Ma lecture du Peuple rieur de Serge Bouchard et de Marie-Christine Lévesque a été marquée par le hasard des événements. C'est ce livre qui était sur ma table de chevet lorsque j'ai appris la mort de l'anthropologue le 11 mai dernier. Et c'est dans l'ombre de sa disparition que j'ai lu ces lignes qui terminent le livre: «Et moi qui fus un ami, un porte-parole, un farouche défenseur [...], je termine à présent ma course.»1
Ce livre est présenté comme une somme d'histoires «évoquées, décrites, racontées et parfois même murmurées autour du feu».2 C'est tout d'abord l'histoire de la rencontre de Serge Bouchard, alors adolescent, avec l'univers autochtone via le livre Les Indiens du Canada de Diamond Jenness (prologue). Mais très rapidement nous passons de l'anecdote biographique à «la très grande marche d'un tout petit peuple»3, le peuple innu.

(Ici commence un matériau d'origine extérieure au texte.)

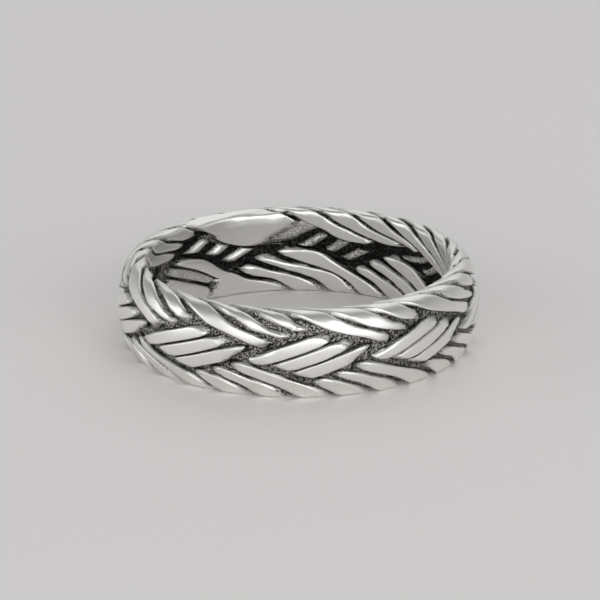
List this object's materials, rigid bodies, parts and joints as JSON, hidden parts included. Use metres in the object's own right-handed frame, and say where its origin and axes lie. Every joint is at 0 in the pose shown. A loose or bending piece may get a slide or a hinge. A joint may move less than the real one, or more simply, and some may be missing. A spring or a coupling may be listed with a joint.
{
  "type": "braided dome ring",
  "caption": "Domed finger ring cast as a flat braid: grooved strands cross over and under each other round an open bore, with a smooth bare plate inside.",
  "frame": {"origin": "centre of the finger bore, at the middle of the band's height", "axes": "+Z along the bore's axis, which is upright when the ring lies on its side; -Y is the side that faces the picture's viewer"},
  "size_m": [0.0218, 0.0218, 0.0052],
  "materials": {
    "oxidised_silver": "polished tops, blackened grooves and recesses"
  },
  "bodies": {
    "root": {"braided_band": "oxidised_silver"}
  },
  "joints": []
}
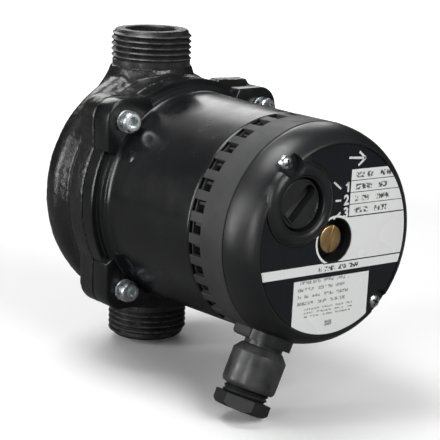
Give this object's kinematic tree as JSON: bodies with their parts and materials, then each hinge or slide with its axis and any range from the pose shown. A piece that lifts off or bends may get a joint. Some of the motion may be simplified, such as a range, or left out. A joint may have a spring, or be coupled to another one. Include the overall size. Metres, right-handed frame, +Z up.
{
  "type": "circulator pump",
  "caption": "Glandless heating circulator: threaded in-line ports, finned round motor, terminal cover with speed selector, vent screw and cable gland.",
  "frame": {"origin": "where the motor axis crosses the axis of the two ports, midway between the port faces", "axes": "+Z up along the pipe line to the delivery port, -Y along the motor axis to the label, +X to the right seen from the label"},
  "size_m": [0.0992, 0.1429, 0.1327],
  "materials": {
    "casing": "cast iron under a thin black paint, rough cast skin",
    "housing": "semi-gloss black paint on die-cast aluminium",
    "base_plastic": "matte charcoal glass-filled plastic",
    "cover_plastic": "black plastic with a fine grain",
    "knob_plastic": "charcoal plastic, satin",
    "gland_plastic": "black polyamide, satin",
    "label": "printed foil, black with white print",
    "zinc": "bright zinc plate",
    "brass": "turned brass",
    "stainless": "drawn stainless sheet",
    "lamination": "stacked electrical sheet",
    "copper": "enamelled copper wire, bandaged",
    "ceramic": "polished ceramic",
    "carbon": "carbon, satin",
    "rubber": "black rubber",
    "composite": "glass-filled polymer, natural colour",
    "capacitor": "white plastic case"
  },
  "bodies": {
    "pump": {"pump_housing": "casing", "housing_gasket": "rubber", "wear_ring": "stainless", "rear_bearing": "carbon", "front_bearing": "carbon", "bearing_plate": "stainless", "rotor_can": "stainless", "can_seal": "rubber", "vent_tube": "knob_plastic", "stator_core": "lamination", "coil_rear": "copper", "coil_front": "copper", "motor_housing": "housing", "flange_screw_1": "zinc", "flange_screw_2": "zinc", "flange_screw_3": "zinc", "flange_screw_4": "zinc", "terminal_base": "base_plastic", "base_screw_1": "zinc", "base_screw_2": "zinc", "earth_screw": "brass", "terminal_block": "composite", "terminal_screw_1": "zinc", "terminal_screw_2": "zinc", "terminal_screw_3": "zinc", "capacitor": "capacitor", "switch_body": "composite", "terminal_cover": "cover_plastic", "cover_gasket": "rubber", "cover_screw_1": "zinc", "cover_screw_2": "zinc", "name_plate": "label", "gland_body": "gland_plastic", "gland_seal": "rubber"},
    "rotor": {"rotor_shaft": "ceramic", "rotor_core": "lamination", "rotor_sleeve": "stainless", "impeller": "composite", "impeller_shroud": "composite", "thrust_disc": "carbon"},
    "selector": {"selector_knob": "knob_plastic", "switch_spindle": "knob_plastic"},
    "vent_carrier": {"vent_seal": "rubber"},
    "vent": {"vent_screw": "brass"},
    "gland_carrier": {"gland_washer": "zinc"},
    "gland_screw": {"gland_press_screw": "gland_plastic"}
  },
  "joints": [
    {"name": "rotor_spin", "type": "hinge", "parent": "pump", "child": "rotor", "pos_m": [0, -0.05, 0], "axis": [0, 1, 0], "continuous": true},
    {"name": "selector_turn", "type": "hinge", "parent": "pump", "child": "selector", "pos_m": [-0.0175, -0.11, 0.0156], "axis": [0, 1, 0], "range_deg": [0, 90]},
    {"name": "vent_travel", "type": "slide", "parent": "pump", "child": "vent_carrier", "axis": [0, 1, 0], "range_m": [-0.005, 0]},
    {"name": "vent_turn", "type": "hinge", "parent": "vent_carrier", "child": "vent", "pos_m": [0, -0.1, 0], "axis": [0, 1, 0], "range_deg": [-1801, 1]},
    {"name": "gland_travel", "type": "slide", "parent": "pump", "child": "gland_carrier", "axis": [0.4274, 0, 0.9041], "range_m": [-0.0035, 0.002]},
    {"name": "gland_turn", "type": "hinge", "parent": "gland_carrier", "child": "gland_screw", "pos_m": [-0.02821, -0.1002, -0.05967], "axis": [0.4274, 0, 0.9041], "range_deg": [-841, 481]}
  ],
  "couplings": [
    {"joint": "vent_turn", "follows": "vent_travel", "rad_per_m": 6283.2},
    {"joint": "gland_turn", "follows": "gland_travel", "rad_per_m": 4188.8}
  ]
}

Au cours des chapitres, on passe constamment de la petite à la grande histoire. La petite histoire de Michel et de son rire lorsque Serge, après un long voyage en canot, tente de se lever et tombe en pleine face sur le sable. «Dans le silence absolu des épinettes, un grand, un très grand rire fusa...»4 (chapitre 1). La grande histoire des premiers contacts entre Européens et autochtones au XVIIe siècle (chapitres 2-3).
La petite histoire d'Elizabeth et de son pain (chapitre 4). La grande histoire de ces relations commerciales entre autochtones et colons européens qui définirent «le temps des fourrures» (chapitre 6). La grande histoire aussi, cruelle celle-là, de la tentative d'assimilation et d'effacement des autochtones; la grande histoire des pensionnats (chapitre 8).

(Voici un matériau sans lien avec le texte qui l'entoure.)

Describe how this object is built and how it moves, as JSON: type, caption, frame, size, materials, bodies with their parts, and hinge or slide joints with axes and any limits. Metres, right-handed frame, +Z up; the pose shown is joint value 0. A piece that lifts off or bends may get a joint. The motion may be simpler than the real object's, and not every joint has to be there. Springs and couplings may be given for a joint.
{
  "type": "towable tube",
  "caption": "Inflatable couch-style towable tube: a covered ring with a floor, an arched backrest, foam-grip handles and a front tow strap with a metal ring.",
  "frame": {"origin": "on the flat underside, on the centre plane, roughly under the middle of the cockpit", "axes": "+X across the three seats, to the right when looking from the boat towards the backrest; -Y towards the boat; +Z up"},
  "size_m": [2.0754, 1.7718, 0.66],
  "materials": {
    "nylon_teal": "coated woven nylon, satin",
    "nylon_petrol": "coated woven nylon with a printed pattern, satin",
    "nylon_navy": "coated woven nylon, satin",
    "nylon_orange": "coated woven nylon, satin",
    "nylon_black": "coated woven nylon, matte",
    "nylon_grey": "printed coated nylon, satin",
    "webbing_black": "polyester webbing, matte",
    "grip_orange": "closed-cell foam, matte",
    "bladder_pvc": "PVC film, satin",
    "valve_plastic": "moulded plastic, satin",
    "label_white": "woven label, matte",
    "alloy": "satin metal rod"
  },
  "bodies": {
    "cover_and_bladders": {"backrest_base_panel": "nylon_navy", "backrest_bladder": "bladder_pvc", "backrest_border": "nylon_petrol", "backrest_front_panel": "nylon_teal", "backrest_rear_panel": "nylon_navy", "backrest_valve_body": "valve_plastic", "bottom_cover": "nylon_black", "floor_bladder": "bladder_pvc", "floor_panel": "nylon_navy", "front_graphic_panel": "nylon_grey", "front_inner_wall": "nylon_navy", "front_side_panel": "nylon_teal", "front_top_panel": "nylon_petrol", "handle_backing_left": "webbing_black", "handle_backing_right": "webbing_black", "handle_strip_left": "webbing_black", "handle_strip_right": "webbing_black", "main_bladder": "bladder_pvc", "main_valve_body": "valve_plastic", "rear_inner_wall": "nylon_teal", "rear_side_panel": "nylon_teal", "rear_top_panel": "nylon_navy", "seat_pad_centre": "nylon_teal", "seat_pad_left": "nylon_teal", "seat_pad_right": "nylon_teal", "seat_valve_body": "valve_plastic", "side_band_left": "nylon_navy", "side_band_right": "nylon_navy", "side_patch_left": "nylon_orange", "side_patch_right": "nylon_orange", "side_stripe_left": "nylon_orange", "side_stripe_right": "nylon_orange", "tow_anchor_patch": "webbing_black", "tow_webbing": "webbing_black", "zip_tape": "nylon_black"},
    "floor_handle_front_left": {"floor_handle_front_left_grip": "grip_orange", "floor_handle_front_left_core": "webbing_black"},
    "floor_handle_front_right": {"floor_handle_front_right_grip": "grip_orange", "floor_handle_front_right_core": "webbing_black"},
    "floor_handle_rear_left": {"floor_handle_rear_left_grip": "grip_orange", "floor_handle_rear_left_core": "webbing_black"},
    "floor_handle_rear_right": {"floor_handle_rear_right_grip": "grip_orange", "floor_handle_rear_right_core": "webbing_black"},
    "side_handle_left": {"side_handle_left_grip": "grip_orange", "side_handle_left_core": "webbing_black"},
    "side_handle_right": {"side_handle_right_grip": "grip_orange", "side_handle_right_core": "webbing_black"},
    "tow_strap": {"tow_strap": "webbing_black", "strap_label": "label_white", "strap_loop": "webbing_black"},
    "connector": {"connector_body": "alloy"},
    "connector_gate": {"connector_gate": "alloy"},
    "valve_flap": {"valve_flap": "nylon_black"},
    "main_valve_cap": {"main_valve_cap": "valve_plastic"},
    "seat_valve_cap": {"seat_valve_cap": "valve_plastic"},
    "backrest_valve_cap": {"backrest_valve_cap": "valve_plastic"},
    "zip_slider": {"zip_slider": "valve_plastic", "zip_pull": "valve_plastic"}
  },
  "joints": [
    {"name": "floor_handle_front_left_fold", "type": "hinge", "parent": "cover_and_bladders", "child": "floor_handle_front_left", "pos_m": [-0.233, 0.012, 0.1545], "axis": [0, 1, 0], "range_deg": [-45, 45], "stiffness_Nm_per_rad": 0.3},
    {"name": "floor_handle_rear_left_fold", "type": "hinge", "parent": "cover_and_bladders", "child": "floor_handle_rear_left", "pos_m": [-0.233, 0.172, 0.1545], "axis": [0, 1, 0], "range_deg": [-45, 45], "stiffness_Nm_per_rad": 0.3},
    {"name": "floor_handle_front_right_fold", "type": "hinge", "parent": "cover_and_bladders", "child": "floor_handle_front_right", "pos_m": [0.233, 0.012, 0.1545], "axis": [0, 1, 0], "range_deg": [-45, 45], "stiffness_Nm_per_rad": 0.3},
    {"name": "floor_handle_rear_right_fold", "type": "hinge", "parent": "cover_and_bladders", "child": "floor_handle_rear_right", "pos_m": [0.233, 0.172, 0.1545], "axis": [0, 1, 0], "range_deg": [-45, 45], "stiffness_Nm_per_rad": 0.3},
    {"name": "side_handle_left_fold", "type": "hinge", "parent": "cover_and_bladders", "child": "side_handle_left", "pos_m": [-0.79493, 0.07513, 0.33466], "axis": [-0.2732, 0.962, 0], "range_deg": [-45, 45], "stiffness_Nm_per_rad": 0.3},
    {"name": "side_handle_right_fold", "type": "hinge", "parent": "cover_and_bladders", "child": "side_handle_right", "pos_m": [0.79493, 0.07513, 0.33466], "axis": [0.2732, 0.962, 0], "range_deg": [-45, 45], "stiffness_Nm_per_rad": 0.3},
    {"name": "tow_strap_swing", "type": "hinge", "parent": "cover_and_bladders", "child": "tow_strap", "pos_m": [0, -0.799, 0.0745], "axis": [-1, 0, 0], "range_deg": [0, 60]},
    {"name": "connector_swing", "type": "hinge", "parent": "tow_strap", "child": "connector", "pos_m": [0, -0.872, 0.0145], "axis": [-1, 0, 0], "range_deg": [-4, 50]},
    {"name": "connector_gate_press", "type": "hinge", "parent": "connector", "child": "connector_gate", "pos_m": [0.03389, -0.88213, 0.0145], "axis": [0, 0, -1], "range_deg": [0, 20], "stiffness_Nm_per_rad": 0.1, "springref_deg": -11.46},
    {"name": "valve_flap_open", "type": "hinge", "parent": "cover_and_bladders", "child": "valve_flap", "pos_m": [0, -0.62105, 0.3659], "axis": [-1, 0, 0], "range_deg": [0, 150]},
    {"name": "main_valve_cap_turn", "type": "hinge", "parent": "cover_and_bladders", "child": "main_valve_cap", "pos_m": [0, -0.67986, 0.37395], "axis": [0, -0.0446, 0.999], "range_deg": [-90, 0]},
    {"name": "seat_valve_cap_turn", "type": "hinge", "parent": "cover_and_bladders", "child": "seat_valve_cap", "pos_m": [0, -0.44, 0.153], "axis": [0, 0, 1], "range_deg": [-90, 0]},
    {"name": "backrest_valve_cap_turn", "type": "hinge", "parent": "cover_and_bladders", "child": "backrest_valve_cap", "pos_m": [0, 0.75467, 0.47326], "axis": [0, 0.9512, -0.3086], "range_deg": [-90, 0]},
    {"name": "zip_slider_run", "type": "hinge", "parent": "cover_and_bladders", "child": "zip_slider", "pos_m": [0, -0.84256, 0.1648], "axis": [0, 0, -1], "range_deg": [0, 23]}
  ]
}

Le hasard des événements frappe ici à nouveau: je lisais justement ce chapitre lorsque commença à circuler la nouvelle de cette découverte horrible de 215 cadavres d'enfants autochtones dans l'arrière-cour d'un pensionnat à Kamloops.

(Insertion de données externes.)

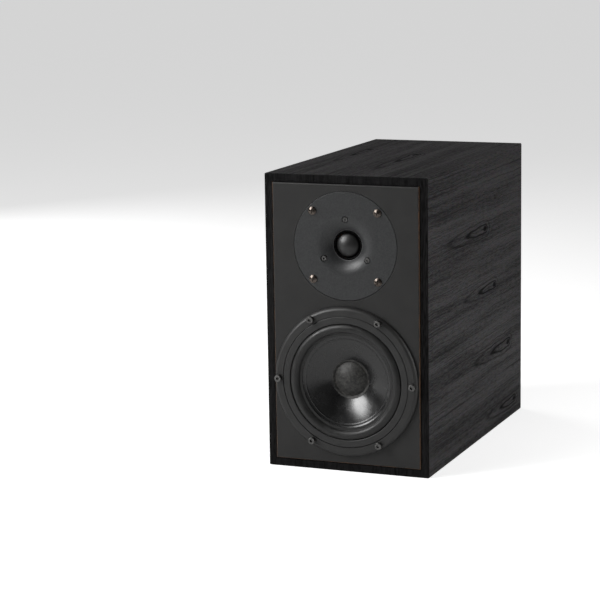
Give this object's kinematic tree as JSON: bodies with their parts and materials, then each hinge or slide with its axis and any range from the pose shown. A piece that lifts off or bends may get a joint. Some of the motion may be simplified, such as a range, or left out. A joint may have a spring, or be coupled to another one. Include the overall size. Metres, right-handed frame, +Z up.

La force du texte de Serge Bouchard se trouve dans sa manière de raconter. Il raconte l'histoire d'un peuple pour lui rendre justice. Il parle pour qu'on puisse (finalement) entendre ce peuple qui rit, même lorsqu'il pleure ses morts et ses blessures.
Il parle pour que survivent la parole et les gestes de George, de Michel, d'Elizabeth, de Mathieu. Il raconte pour que survive le rire du peuple innu qui résiste au silence qu'on a trop longtemps voulu lui imposer. Il est venu le temps d'écouter ce peuple, afin de peut-être pouvoir rire avec lui. Ce livre est un geste de réconciliation et de vérité.